Com o sucesso estrondoso da canção, o primeiro disco dos Los Hermanos vendeu mais de 300 mil cópias, enquanto o segundo álbum, que seguiu uma direção musical diferente, vendeu cerca de 35 mil cópias. A banda se afastou do som hardcore e explorou um estilo mais leve e diversificado no álbum “Bloco do Eu Sozinho”, o que gerou frustração entre alguns fãs que esperavam mais do estilo de “Ana Júlia”.

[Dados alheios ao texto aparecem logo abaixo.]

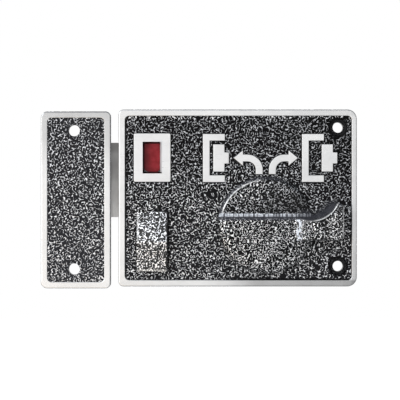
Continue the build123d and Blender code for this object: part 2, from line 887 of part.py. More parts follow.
def rack_rivets():
    """The two rivets through the rack and the bolt's tail."""
    places = rack_rivet_places()
    return group(slab(disc(x, z, rack_rivet_radius), tail_back, rack_front) for x, z in places)


def flag_rivet_places():
    """Where the red tile is pinned to the bolt."""
    half = flag_rivet_spacing / 2
    return [(window_x, window_z + half), (window_x, window_z - half)]


def indicator_flag():
    """The red tile, seen in the window while the bolt is thrown."""
    tile = Pos(window_x, window_z) * Rectangle(flag_width, flag_height)
    tile = fillet(tile.vertices().group_by(Axis.Y)[0], flag_corner)
    body = slab(tile, bolt_front, case_depth - flag_recess)
    for x, z in flag_rivet_places():
        body -= slab(disc(x, z, flag_rivet_radius), 0, bolt_front + flag_rivet_in_tile)
    return body


def indicator_rivets():
    """Two moulded-in pins that hold the tile to the bolt."""
    start = bolt_front - flag_rivet_in_bolt
    end = bolt_front + flag_rivet_in_tile
    return group(slab(disc(x, z, flag_rivet_radius), start, end) for x, z in flag_rivet_places())


def bolt():
    """The bolt: head, tail with the stop slot, and the two notches for the slide button's tongue."""
    head = slab(area(bolt_nose, head_end, bolt_bottom, bolt_top), bolt_depth, bolt_front)
    head = fillet(head.faces().sort_by(Axis.X)[0].outer_wire().edges(), bolt_end_radius)
    tail = slab(area(head_end - 1, tail_end, tail_low, tail_high), tail_back, tail_front)
    body = head + tail
    for x in (tongue_x, tongue_x - bolt_throw):
        half = tongue_width / 2 + notch_gap
        notch_top = bolt_bottom - tongue_rest_gap + button_travel + 2 * notch_gap
        body -= slab(area(x - half, x + half, bolt_bottom - 1, notch_top), bolt_depth - 1, bolt_front + 1)
    slot_radius = stop_pin_radius + notch_gap
    slot = area(stop_pin_x - bolt_throw, stop_pin_x, stop_pin_z - slot_radius, stop_pin_z + slot_radius)
    for x in (stop_pin_x, stop_pin_x - bolt_throw):
        slot += disc(x, stop_pin_z, slot_radius)
    body -= slab(slot, tail_back - 1, tail_front + 1)
    for x, z in rack_rivet_places():
        body -= slab(disc(x, z, rack_rivet_radius), 0, case_depth)
    for x, z in flag_rivet_places():
        body -= slab(disc(x, z, flag_rivet_radius), bolt_front - flag_rivet_in_bolt, case_depth)
    return body


def button_section(x, edge, crown):
    """The button's cross-section at one of its sides: flat behind, with a ridge in front."""
    low = button_z - button_height / 2
    high = button_z + button_height / 2
    base = -(case_depth + button_gap)
    ridge = (x, base - crown, button_z)
    corners = [(x, base - edge, low), (x, base, low), (x, base, high), (x, base - edge, high), ridge]
    return make_face(Polyline(*corners, close=True))


def snib_screw_places():
    """Where the two screws hold the plate to the button's neck."""
    half = snib_screw_spacing / 2
    return [(button_x, button_z + half), (button_x, button_z - half)]


def snib_screw_profile():
    """Half the outline of a small countersunk screw, head level with the plate's back."""
    rise = snib_screw_head_radius - snib_screw_radius
    end = snib_plate_back + snib_screw_length
    return [
        (0, snib_plate_back),
        (snib_screw_head_radius, snib_plate_back),
        (snib_screw_radius, snib_plate_back + rise),
        (snib_screw_radius, end),
        (0, end),
    ]


def snib_button():
    """The thumb button, rising from left to right, with the neck that passes through the face."""
    left = button_section(button_x - button_width / 2, button_low_edge, button_low_crown)
    right = button_section(button_x + button_width / 2, button_high_edge, button_high_crown)
    body = loft([left, right], ruled=True)
    crest = body.faces().sort_by(Axis.X)[-1].edges().sort_by(Axis.Y)[:2]
    body = fillet(crest, button_edge_round)
    neck = Pos(button_x, button_z) * Rectangle(neck_width, neck_height)
    body += slab(neck, snib_plate_front, case_depth + 2 * button_gap)
    for x, z in snib_screw_places():
        body -= turned(snib_screw_profile(), x, z)
    return body


def snib_plate():
    """The plate behind the face, with an arm and the tongue that locks the bolt."""
    left = button_x - snib_plate_width / 2
    right = button_x + snib_plate_width / 2
    tongue_left = tongue_x - tongue_width / 2
    tongue_right = tongue_x + tongue_width / 2
    tongue_top = bolt_bottom - tongue_rest_gap
    tongue_bottom = tongue_top - tongue_height
    bottom = button_z - snib_plate_height / 2
    outline = area(left, right, bottom, tongue_top)
    outline += area(left, tongue_right, tongue_top - snib_arm_height, tongue_top)
    body = slab(outline, snib_plate_back, snib_plate_front)
    tongue = area(tongue_left, tongue_right, tongue_bottom, tongue_top)
    body += slab(tongue, snib_plate_front - tongue_reach, snib_plate_front)
    for x, z in snib_screw_places():
        body -= turned(snib_screw_profile(), x, z)
    return body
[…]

A relação entre a banda e Ana Júlia evoluiu de forma complexa. Após o lançamento do segundo álbum, Ana Júlia se tornou um tema recorrente nas entrevistas, o que levou a momentos constrangedores e engraçados. Rodrigo Amarante comentou sobre o incômodo causado por perguntas repetitivas sobre “Ana Júlia” e afirmou que a banda adorava a música, mas desejava que ela não definisse toda a sua carreira.
Os Los Hermanos anunciaram uma pausa em 2007 após o lançamento de quatro álbuns de estúdio e só retornaram para turnês de reunião mais tarde. Ana Júlia, por sua vez, seguiu carreira no cinema e na produção, trabalhando em projetos como séries do Globo Play e filmes como “Um Casal Inseparável”.
A canção “Ana Júlia” continua a ser um marco na história da música brasileira, tocada por diversas bandas de baile e celebrada por sua influência duradoura. A história por trás da canção revela não apenas o impacto de uma música na vida pessoal de uma jovem, mas também as complexidades enfrentadas por uma banda ao tentar se distanciar de um sucesso colossal. A trajetória de Ana Júlia e dos Los Hermanos é um exemplo fascinante de como o sucesso e a fama podem moldar e transformar vidas de maneiras inesperadas.